On Tue, 03 Jul 2018 18:09:26 +0300 Kirill Tkhai <ktkhai@virtuozzo.com> wrote:

> Imagine a big node with many cpus, memory cgroups and containers.
> Let we have 200 containers, every container has 10 mounts,
> and 10 cgroups. All container tasks don't touch foreign
> containers mounts. If there is intensive pages write,
> and global reclaim happens, a writing task has to iterate
> over all memcgs to shrink slab, before it's able to go
> to shrink_page_list().
> 
> Iteration over all the memcg slabs is very expensive:
> the task has to visit 200 * 10 = 2000 shrinkers
> for every memcg, and since there are 2000 memcgs,
> the total calls are 2000 * 2000 = 4000000.
> 
> So, the shrinker makes 4 million do_shrink_slab() calls
> just to try to isolate SWAP_CLUSTER_MAX pages in one
> of the actively writing memcg via shrink_page_list().
> I've observed a node spending almost 100% in kernel,
> making useless iteration over already shrinked slab.
> 
> This patch adds bitmap of memcg-aware shrinkers to memcg.
> The size of the bitmap depends on bitmap_nr_ids, and during
> memcg life it's maintained to be enough to fit bitmap_nr_ids
> shrinkers.

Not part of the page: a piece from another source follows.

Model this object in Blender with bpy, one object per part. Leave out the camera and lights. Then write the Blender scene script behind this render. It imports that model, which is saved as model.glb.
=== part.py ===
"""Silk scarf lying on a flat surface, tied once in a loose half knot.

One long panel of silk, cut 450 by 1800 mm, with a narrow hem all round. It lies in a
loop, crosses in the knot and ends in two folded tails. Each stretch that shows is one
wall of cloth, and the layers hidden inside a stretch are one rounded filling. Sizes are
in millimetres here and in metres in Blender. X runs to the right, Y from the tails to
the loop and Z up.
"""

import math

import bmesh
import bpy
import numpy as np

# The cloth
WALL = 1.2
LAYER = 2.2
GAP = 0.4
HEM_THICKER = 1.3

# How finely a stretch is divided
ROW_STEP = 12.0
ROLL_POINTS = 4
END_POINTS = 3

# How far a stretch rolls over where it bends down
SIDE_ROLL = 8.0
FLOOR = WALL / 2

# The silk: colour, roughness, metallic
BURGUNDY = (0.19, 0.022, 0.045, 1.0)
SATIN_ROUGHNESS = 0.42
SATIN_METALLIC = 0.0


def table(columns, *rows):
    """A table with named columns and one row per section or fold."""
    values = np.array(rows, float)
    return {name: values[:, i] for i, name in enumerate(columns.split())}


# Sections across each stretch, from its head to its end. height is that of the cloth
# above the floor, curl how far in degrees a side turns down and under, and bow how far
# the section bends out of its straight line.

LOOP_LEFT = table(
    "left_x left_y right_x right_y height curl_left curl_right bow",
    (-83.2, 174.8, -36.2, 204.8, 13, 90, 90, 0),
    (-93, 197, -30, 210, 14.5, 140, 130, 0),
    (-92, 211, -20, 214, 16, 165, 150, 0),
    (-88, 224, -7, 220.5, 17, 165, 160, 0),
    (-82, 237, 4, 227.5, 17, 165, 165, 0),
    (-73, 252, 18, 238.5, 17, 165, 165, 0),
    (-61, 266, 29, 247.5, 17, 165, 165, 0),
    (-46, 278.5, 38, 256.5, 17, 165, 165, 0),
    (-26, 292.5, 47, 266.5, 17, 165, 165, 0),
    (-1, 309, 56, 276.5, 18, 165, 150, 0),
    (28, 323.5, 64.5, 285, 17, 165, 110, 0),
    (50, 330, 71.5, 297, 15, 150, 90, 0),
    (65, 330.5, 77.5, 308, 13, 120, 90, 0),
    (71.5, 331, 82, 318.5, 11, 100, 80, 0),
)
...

Every bit in the map is related to corresponding
> shrinker id.
> 
> Next patches will maintain set bit only for really charged
> memcg. This will allow shrink_slab() to increase its
> performance in significant way. See the last patch for
> the numbers.
> 
> ...
>
> --- a/mm/vmscan.c
> +++ b/mm/vmscan.c
> @@ -182,6 +182,11 @@ static int prealloc_memcg_shrinker(struct shrinker *shrinker)
>  	if (id < 0)
>  		goto unlock;
>  
> +	if (memcg_expand_shrinker_maps(id)) {
> +		idr_remove(&shrinker_idr, id);
> +		goto unlock;
> +	}
> +
>  	if (id >= shrinker_nr_max)
>  		shrinker_nr_max = id + 1;
>  	shrinker->id = id;

This function ends up being a rather sad little thing.

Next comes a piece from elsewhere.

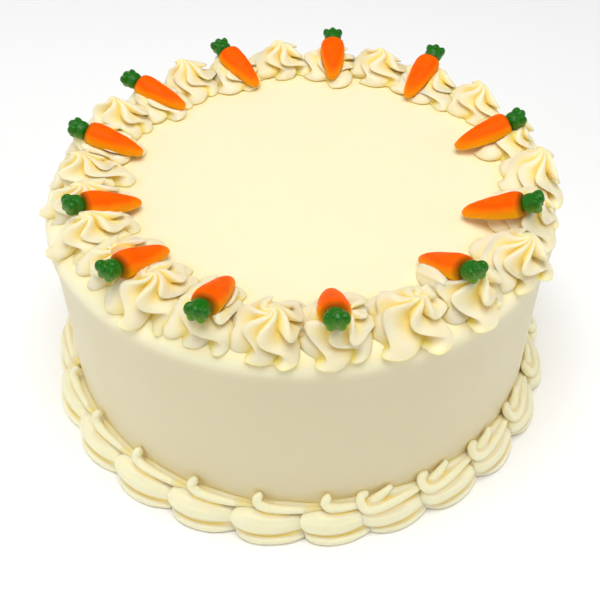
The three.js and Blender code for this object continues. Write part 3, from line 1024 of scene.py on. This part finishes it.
lobes = []
for centre, sizes, sideways, upward in LEAF_LOBES:
    bpy.ops.object.select_all(action="DESELECT")
    bpy.ops.mesh.primitive_uv_sphere_add(
        segments=24,
        ring_count=16,
        radius=1,
        location=[x * MM for x in centre],
        scale=[x * MM for x in sizes],
        rotation=(0, radians(upward), radians(sideways)),
    )
    bpy.ops.object.transform_apply()
    lobes.append(bpy.context.object)
bpy.ops.object.select_all(action="DESELECT")
for lobe in lobes:
    lobe.select_set(True)
bpy.context.view_layer.objects.active = lobes[0]
bpy.ops.object.join()
leaf_blank = bpy.context.object
leaf_blank.name = "leaf_blank"
modified(leaf_blank, "REMESH", mode="VOXEL", voxel_size=LEAF_VOXEL)
modified(leaf_blank, "SMOOTH", factor=0.5, iterations=4)
print("leaf blank:", len(leaf_blank.data.polygons), "faces")


# %% Copy the leaves to their places
LEAF_HALF_HEIGHT = 3 * MM
LEAF_BUMP = 0.05
LEAF_BUMP_SCALE = 260


def candy_leaf(name, place, number):
    """One leaf in place, with lobes a little unlike the others'."""
    alone(leaf_blank)
    bpy.ops.object.duplicate()
    leaf = bpy.context.object
    leaf.name = name.replace("carrot", "candy")
    places = points_of(leaf)
    # how high on the leaf: its underside gets painted light that shines through it
    paint(leaf, "top", places[:, 2] / LEAF_HALF_HEIGHT)
    bumps = soft_noise(places, LEAF_BUMP_SCALE, 13 * number)
    places *= 1 + LEAF_BUMP * bumps[:, None]
    turn = np.array(place)
    reshape(leaf, places @ turn[:3, :3].T + turn[:3, 3])
    bpy.ops.object.shade_smooth()
    return finished(leaf, "leaf_candy", name)


leaves = [candy_leaf(*pair, n) for n, pair in enumerate(zip(leaf_names, candy_frames))]
bpy.data.objects.remove(leaf_blank)
print("leaves:", len(leaves))

# %% [markdown]
# ## Finishes
#
# A finish is a shader whose colour, roughness and bump change over the surface. Two small
# classes keep the node graphs readable: `Wire` is one output of a node, which can be
# multiplied with the usual sign, and `Finish` adds nodes to one material.


# %% Shader arithmetic
class Wire:
    """A number that comes out of a node. Multiplying it adds a Math node."""

    def __init__(self, finish, socket):
        self.finish = finish
        self.socket = socket

    def __mul__(self, other):
        settings = {"operation": "MULTIPLY"}
        return self.finish.add("ShaderNodeMath", settings, {0: self, 1: other})

    __rmul__ = __mul__


class Finish:
    """A material with one Principled shader."""

    def __init__(self, name, **constants):
        self.material = bpy.data.materials.new(name)
        self.material.use_nodes = True
        self.tree = self.material.node_tree
        self.shader = self.tree.nodes["Principled BSDF"]
        for socket, value in constants.items():
            self.shader.inputs[socket.replace("_", " ")].default_value = value

    def feed(self, socket, value):
        """Links a wire to a socket, or sets a plain value on it."""
        if isinstance(value, Wire):
            self.tree.links.new(value.socket, socket)
        else:
            socket.default_value = value

    def add(self, kind, settings=None, inputs=None, output=0):
        """Adds a node: its settings first, then the values or links of its sockets."""
        node = self.tree.nodes.new(kind)
        for setting, value in (settings or {}).items():
            setattr(node, setting, value)
        for socket, value in (inputs or {}).items():
            self.feed(node.inputs[socket], value)
        return Wire(self, node.outputs[output])

    def place(self):
        """Where on the object a point lies, in metres."""
        return self.add("ShaderNodeTexCoord", output="Object")

    def number(self, name):
        """A number that was kept for each vertex."""
        return self.add("ShaderNodeAttribute", {"attribute_name": name}, output="Fac")

    def noise(self, scale, detail=2.0, where=None):
        """Soft random spots, between 0 and 1, of about 1 / scale metres."""
        inputs = {"Vector": where or self.place(), "Scale": scale, "Detail": detail}
        return self.add("ShaderNodeTexNoise", None, inputs)

    def between(self, value, low, high, new_low=0.0, new_high=1.0):
        """Stretches a range of numbers to another and cuts off the rest."""
        inputs = {0: value, 1: low, 2: high, 3: new_low, 4: new_high}
        return self.add("ShaderNodeMapRange", {"clamp": True}, inputs)

    def mix(self, share, a, b):
        """Colour a where share is 0, colour b where it is 1."""
        return self.add("ShaderNodeMix", {"data_type": "RGBA"}, {0: share, 6: a, 7: b}, output=2)

    def bump(self, height, depth, strength=1.0):
        """Relief from a height between 0 and 1, depth metres deep."""
        inputs = {"Height": height, "Distance": depth, "Strength": strength}
        return self.add("ShaderNodeBump", None, inputs)

    def done(self, **links):
        """Feeds the shader and returns the material."""
        for socket, value in links.items():
            self.feed(self.shader.inputs[socket.replace("_", " ")], value)
        return self.material


# %% [markdown]
# ## Icing
#
# Cream cheese icing is a warm cream with a dull shine, and light soaks into it. The piped
# icing's colour follows its grooves: painted shade turns it yellow deep in a crease and where
# pieces touch, and a painted highlight makes a thin crest paler. The spread icing's colour
# follows the height instead: painted light from above makes it paler near the top, a painted
# highlight lies on its rounded edge, and yellow painted shade lies next to the swirls and shells.

# %% Icing
ICING_WALL = (0.79, 0.705, 0.46, 1)
ICING_WALL_PALE = (0.805, 0.725, 0.49, 1)
# painted light from above: the icing near the top
ICING_PAINTED_LIGHT = (0.95, 0.87, 0.585, 1)
# painted highlight on the rounded top edge
ICING_PAINTED_HIGHLIGHT = (0.98, 0.905, 0.62, 1)
# painted shade: the yellow next to the swirls and shells
ICING_PAINTED_SHADE = (1.0, 0.80, 0.32, 1)
PIPED = (0.87, 0.78, 0.53, 1)
PIPED_PALE = (0.89, 0.81, 0.585, 1)
# painted shade: the yellow deep in creases and where pieces touch
PIPED_PAINTED_SHADE = (1.0, 0.74, 0.11, 1)
# painted highlight: the paler colour of thin crests
PIPED_PAINTED_HIGHLIGHT = (1.0, 0.90, 0.62, 1)


def piped_icing():
    """The icing of the swirls, shells and folds."""
    finish = Finish(
        "piped_icing_finish",
        Subsurface_Weight=0.7,
        Subsurface_Radius=(1.0, 0.9, 0.5),
        Subsurface_Scale=3 * MM,
    )
    shade_and_highlight = finish.number("shade_and_highlight")
    patches = finish.between(finish.noise(70), 0.35, 0.65)
    skin = finish.mix(patches * 0.5, PIPED, PIPED_PALE)
    # painted shade: yellow deep in the creases and where pieces touch
    colour = finish.mix(finish.between(shade_and_highlight, 0.15, 0.95, 0.0, 0.95), skin, PIPED_PAINTED_SHADE)
    # painted highlight: paler on the crests
    colour = finish.mix(finish.between(shade_and_highlight, 0.0, -0.45), colour, PIPED_PAINTED_HIGHLIGHT)
    relief = finish.noise(420, 3)
    fine = finish.bump(relief, 0.12 * MM, 0.5)
    rough = finish.between(finish.noise(150), 0.3, 0.7, 0.42, 0.56)
    return finish.done(Base_Color=colour, Roughness=rough, Normal=fine)


def smooth_icing():
    """The icing spread over the top and the wall."""
    finish = Finish(
        "smooth_icing_finish",
        Subsurface_Weight=0.3,
        Subsurface_Radius=(1.0, 0.8, 0.4),
        Subsurface_Scale=3 * MM,
    )
    patches = finish.between(finish.noise(22, 3), 0.35, 0.65)
    colour = finish.mix(patches * 0.4, ICING_WALL, ICING_WALL_PALE)
    # painted light from above: paler near the top
    colour = finish.mix(finish.number("upper"), colour, ICING_PAINTED_LIGHT)
    # painted highlight on the rounded top edge
    colour = finish.mix(finish.number("edge_highlight"), colour, ICING_PAINTED_HIGHLIGHT)
    # painted shade: yellower next to the swirls and shells
    colour = finish.mix(finish.number("near") * 0.45, colour, ICING_PAINTED_SHADE)
    relief = finish.noise(260, 4)
    fine = finish.bump(relief, 0.08 * MM, 0.4)
    rough = finish.between(finish.noise(60), 0.3, 0.7, 0.38, 0.5)
    return finish.done(Base_Color=colour, Roughness=rough, Normal=fine)


# %% [markdown]
# ## Candy
#
# The carrot is pressed sugar, dull and grainy: red on top with darker blotches and a few dark
# specks, and a lighter orange on its sides, which is painted light that shines through the thin
# sugar. Next to the leaf it is darker, partly its own colour at the join and partly painted
# shade under the leaf. The leaf is glossier, and lighter towards its underside, which is
# painted light that shines through it.

# %% Candy
CARROT_TOP = (1.0, 0.118, 0.0, 1)
CARROT_RED = (0.82, 0.075, 0.0, 1)
# painted light: the lighter orange of the sides, as light shines through the thin sugar
CARROT_PAINTED_GLOW = (1.0, 0.46, 0.008, 1)
CARROT_DARK = (0.20, 0.07, 0.002, 1)
LEAF_DARK = (0.008, 0.14, 0.0, 1)
# painted light: the lighter green of the underside, as light shines through the leaf
LEAF_PAINTED_GLOW = (0.11, 0.28, 0.010, 1)


def carrot_candy():
    """The orange sugar of the carrots."""
    finish = Finish(
        "carrot_candy_finish",
        Specular_IOR_Level=0.04,
        Subsurface_Weight=0.12,
        Subsurface_Radius=(1.0, 0.5, 0.1),
        Subsurface_Scale=2 * MM,
    )
    top = finish.number("top")
    along = finish.number("along")
    # painted light: the sides are lighter orange, as light shines through the thin sugar there
    colour = finish.mix(finish.between(top, -0.25, 0.6), CARROT_PAINTED_GLOW, CARROT_TOP)
    blotches = finish.between(finish.noise(160, 1), 0.5, 0.75, 0.0, 0.7)
    colour = finish.mix(blotches * finish.between(top, 0.2, 0.8), colour, CARROT_RED)
    specks = finish.between(finish.noise(900, 1), 0.70, 0.80, 0.0, 0.3)
    colour = finish.mix(specks, colour, CARROT_DARK)
    # darker next to the leaf: partly the candy's own colour at the join, partly painted shade under the
    # leaf
    colour = finish.mix(finish.between(along, 0.92, 1.0, 0.0, 0.9), colour, CARROT_DARK)
    fine = finish.bump(finish.noise(700, 3), 0.25 * MM, 0.6)
    rough = finish.between(finish.noise(300), 0.3, 0.7, 0.4, 0.6)
    return finish.done(Base_Color=colour, Roughness=rough, Normal=fine)


def leaf_candy():
    """The green sugar of the leaves."""
    finish = Finish("leaf_candy_finish", Specular_IOR_Level=0.3)
    top = finish.number("top")
    # painted light: the leaf is lighter towards its underside, as light shines through it
    colour = finish.mix(finish.between(top, -0.8, 0.5), LEAF_PAINTED_GLOW, LEAF_DARK)
    fine = finish.bump(finish.noise(520, 2), 0.9 * MM, 1.0)
    rough = finish.between(finish.noise(300), 0.3, 0.7, 0.16, 0.4)
    return finish.done(Base_Color=colour, Roughness=rough, Normal=fine)


# %% Put the finishes on
PAINTED_SHADE_REACH = 3.5 * MM


def coat(pieces, material):
    """Gives some pieces one material."""
    for piece in pieces:
        piece.data.materials.clear()
        piece.data.materials.append(material)


# painted shade: how near the swirls and shells are, for the yellow shade next to them
paint(cake, "near", closeness(cake, swirls + shells, PAINTED_SHADE_REACH))
icing = piped_icing()
coat([cake], smooth_icing())
coat(swirls + shells + folds, icing)
coat(carrots, carrot_candy())
coat(leaves, leaf_candy())
print("finishes:", [m.name for m in bpy.data.materials if m.users])

# %% [markdown]
# ## Floor and light
#
# The cake stands on a plain pale floor. Most of the light is soft and comes from above, as in
# a bakery's bright shop. Four weaker lamps round the cake keep its wall and its shadows light.

# %% Floor
FLOOR_SIZE = 8

bpy.ops.object.select_all(action="DESELECT")
bpy.ops.mesh.primitive_plane_add(size=FLOOR_SIZE, location=(0, 0, 0))
floor_plane = bpy.context.object
floor_plane.name = "floor"
floor_finish = Finish("floor", Base_Color=(0.99, 0.99, 0.99, 1), Roughness=0.8)
floor_plane.data.materials.append(floor_finish.material)

# %% Light
WORLD_STRENGTH = 0.2
CAKE_MIDDLE = (0, 0, 0.05)
# each lamp's name, its place and size in metres, and its power in watts
LAMPS = (
    ("top", (0, -0.17, 1.4), 1.0, 15.9),
    ("left", (-1.15, -0.65, 0.5), 0.8, 3.4),
    ("back_left", (-1.1, 0.8, 0.6), 0.8, 2.6),
    ("right", (1.3, -0.3, 0.5), 0.8, 3.4),
    ("front", (0, -0.9, 1.1), 0.8, 0.9),
)

bpy.context.scene.view_settings.view_transform = "Standard"
world = bpy.data.worlds.new("studio")
bpy.context.scene.world = world
world.use_nodes = True
world.node_tree.nodes["Background"].inputs["Color"].default_value = (1, 1, 1, 1)
world.node_tree.nodes["Background"].inputs["Strength"].default_value = WORLD_STRENGTH


def softbox(name, place, size, power):
    """A square lamp that faces the middle of the cake."""
    bpy.ops.object.light_add(type="AREA", location=place)
    lamp = bpy.context.object
    lamp.name = name
    lamp.data.size = size
    lamp.data.energy = power
    away = Vector(place) - Vector(CAKE_MIDDLE)
    lamp.rotation_euler = away.to_track_quat("Z", "Y").to_euler()


for lamp_settings in LAMPS:
    softbox(*lamp_settings)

: static int prealloc_memcg_shrinker(struct shrinker *shrinker)
: {
: 	int id, ret = -ENOMEM;
: 
: 	down_write(&shrinker_rwsem);
: 	id = idr_alloc(&shrinker_idr, shrinker, 0, 0, GFP_KERNEL);
: 	if (id < 0)
: 		goto unlock;
: 
: 	if (memcg_expand_shrinker_maps(id)) {
: 		idr_remove(&shrinker_idr, id);
: 		goto unlock;
: 	}
: 
: 	if (id >= shrinker_nr_max)
: 		shrinker_nr_max = id + 1;
: 	shrinker->id = id;
: 	ret = 0;
: unlock:
: 	up_write(&shrinker_rwsem);
: 	return ret;
: }

- there's no need to call memcg_expand_shrinker_maps() unless id >=
  shrinker_nr_max so why not move the code and avoid calling
  memcg_expand_shrinker_maps() in most cases.

- why aren't we decreasing shrinker_nr_max in
  unregister_memcg_shrinker()?  That's easy to do, avoids pointless
  work in shrink_slab_memcg() and avoids memory waste in future
  prealloc_memcg_shrinker() calls.

  It should be possible to find the highest ID in an IDR tree with a
  straightforward descent of the underlying radix tree, but I doubt if
  that has been wired up.  Otherwise a simple loop in
  unregister_memcg_shrinker() would be needed.